CASCADE CROPS: AN ALTERNATIVE SOLUTION FOR INCREASING SUSTAINABILITY OF GREENHOUSE TOMATO CROPS IN MEDITERRANEAN ZONE
Nitrate pollution due to excessive N fertirrigation in greenhouse tomato production is a persisting environmental concern in the Mediterranean region. Closed or re-circulating hydroponic systems can significantly reduce fertilizer run-off but not eliminate it, and the spent nutrient solution has to be ultimately collected and treated at the end of the crop cycle. Also, closed systems involve greater installation and running costs, need a high degree of automation and technical skill, and their economic viability is a question of debate in southern Europe horticulture.
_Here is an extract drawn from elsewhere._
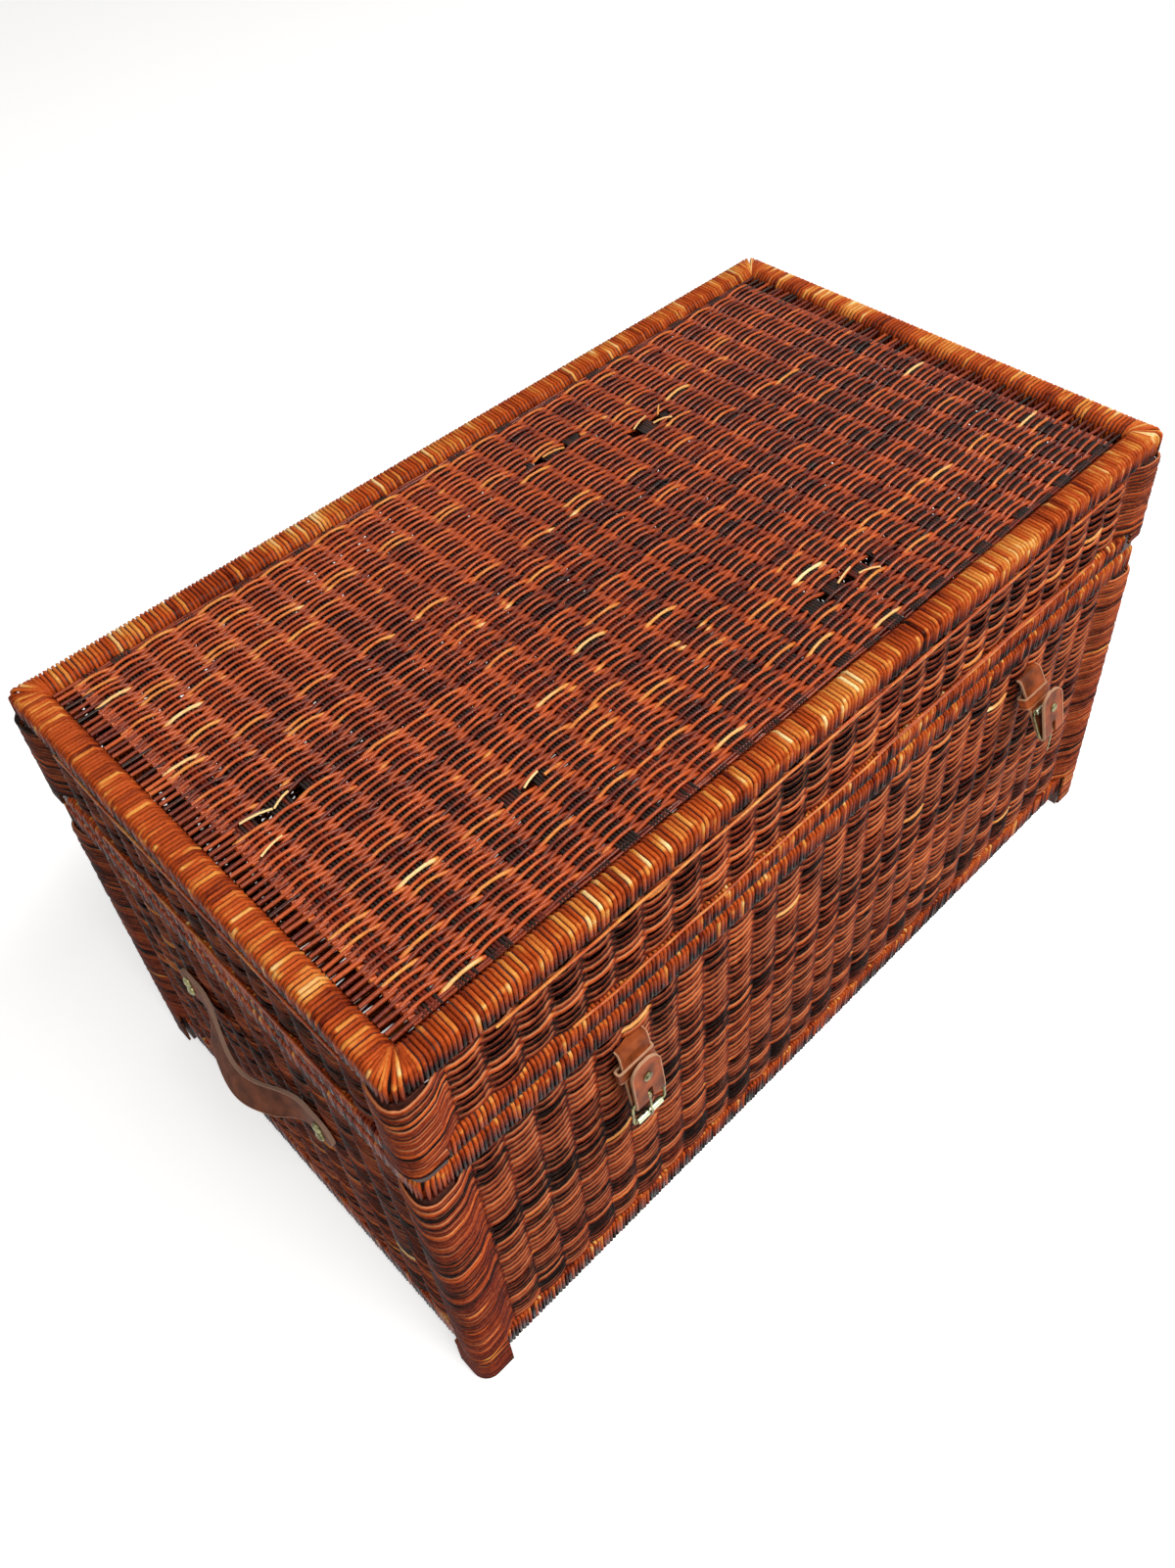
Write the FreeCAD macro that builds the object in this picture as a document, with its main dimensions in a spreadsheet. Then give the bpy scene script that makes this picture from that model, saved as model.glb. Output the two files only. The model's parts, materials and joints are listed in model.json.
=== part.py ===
import FreeCAD, Part
import Sketcher
import math
import os

os.makedirs("parts", exist_ok=True)
doc = FreeCAD.newDocument("wicker_chest")

# Driving dimensions, in millimetres and degrees
sizes = doc.addObject("Spreadsheet::Sheet", "sizes")
sheet_rows = []


def dimension(name, value, meaning):
    row = len(sheet_rows) + 1
    sheet_rows.append(name)
    sizes.set("A%d" % row, meaning)
    sizes.set("B%d" % row, str(value))
    sizes.setAlias("B%d" % row, name)


dimension("length", 914, "chest over the rails, left to right")
dimension("depth", 510, "chest over the rails, front to back")
dimension("height", 520, "floor to the top of the lid's frame")
dimension("lid_height", 134.7, "closed lid, underside to the top of its frame")
dimension("seam_gap", 0.3, "daylight between closed lid and rim")
dimension("foot_height", 22, "floor to the underside of the base rails")
dimension("rail_width", 28, "width of a rail, wrap included")
dimension("rail_round", 7, "rounding of a wrapped rail's long edges")
dimension("rail_corner", 9, "rounded corner of the rim and of the lid's frame, in plan")
dimension("base_rail_height", 28, "base rail")
dimension("rim_height", 30, "body rim rail")
dimension("lid_rail_height", 26, "lower rail of the lid")
dimension("top_rail_height", 26, "upper rail of the lid")
dimension("post_inset", 2, "corner post behind the rails' outer plane")
dimension("post_round", 10, "outer edge of a corner post")
dimension("turn_proud", 4, "woven corner in front of the rails' outer plane")
dimension("turn_reach", 34, "flat part of a woven corner, from the rails' outer plane")
dimension("turn_end", 46, "where a woven corner meets the wall")
dimension("foot_weave_gap", 6, "floor to the woven cover of a foot")
dimension("cover_chamfer", 4, "lower edge of a foot's or lid corner's woven cover")
dimension("foot_weave_reach", 30, "foot cover along the wall")
dimension("lid_turn_lift", 15, "lid's underside to the end of its woven corners")
dimension("wall_inset", 7.5, "middle of a woven wall behind the rails' outer plane")
dimension("wall_valley", 1.8, "half thickness of a woven wall between stakes")
dimension("wall_crest", 6.2, "half thickness of a woven wall over a stake")
dimension("stake_flat", 9, "flat crest of the weave over a stake")
dimension("long_wall_stakes", 27, "stakes in a long wall")
dimension("short_wall_stakes", 14, "stakes in a short wall")
dimension("top_panel_drop", 3, "lid's frame above the crest of its panel")
dimension("top_panel_valley", 1.8, "half thickness of the lid's panel between stakes")
dimension("top_panel_crest", 4.6, "half thickness of the lid's panel over a stake")
dimension("top_panel_strip", 17, "open strip at each end of the lid's panel")
dimension("top_panel_stakes", 27, "stakes in the lid's panel")
dimension("strip_bars", 66, "bars across one open strip")
dimension("strip_bar_width", 3.6, "bar across an open strip")
dimension("strip_bar_depth", 3, "thickness of such a bar")
dimension("bottom_thickness", 5.2, "woven bottom")
dimension("batten_width", 30, "batten under the woven bottom")
dimension("batten_height", 12, "batten under the woven bottom")
dimension("batten_spacing", 420, "between the two battens' middles")
dimension("strap_thickness", 3.5, "handle leather")
dimension("strap_width", 32, "handle leather")
dimension("handle_drop", 99, "rim's underside to the middle of the handles' fixed ends")
dimension("grip_half", 80, "half of a handle's free length")
dimension("grip_stretches", 8, "stretches that a grip's bend is made of")
dimension("grip_bow", 17, "how far a grip stands out at its middle")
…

As a consequence, the majority of the high-value horticultural production in Mediterranean countries is done using open systems. The aim of this paper is to present an alternative way to reduce fertilizer use and, hence, reduce the pollution potential of leachate in soilless crops by collecting and re-using it for a second greenhouse crop. Avoided environmental impact quantification was performed by using LCA tool. Results showed a slight decrease in yield for the soil crop, in comparison with the soilless system, but marketable production (15 kg m-2) for this treatment was higher than the average production of soil grown tomatoes (12 kg m-2). Nitrogen balance for the two combined systems showed an important decrease in N leachate (more than 60% referred to the soilless system). The adoption of the cascade crop system reduced environmental impact for climate change category by 21%, but increased eutrophication category by 10% because of the yield reduction. Further research will be oriented to look for the optimum management of lixiviates combined with organic and/or mineral fertilizers for these cascade crops.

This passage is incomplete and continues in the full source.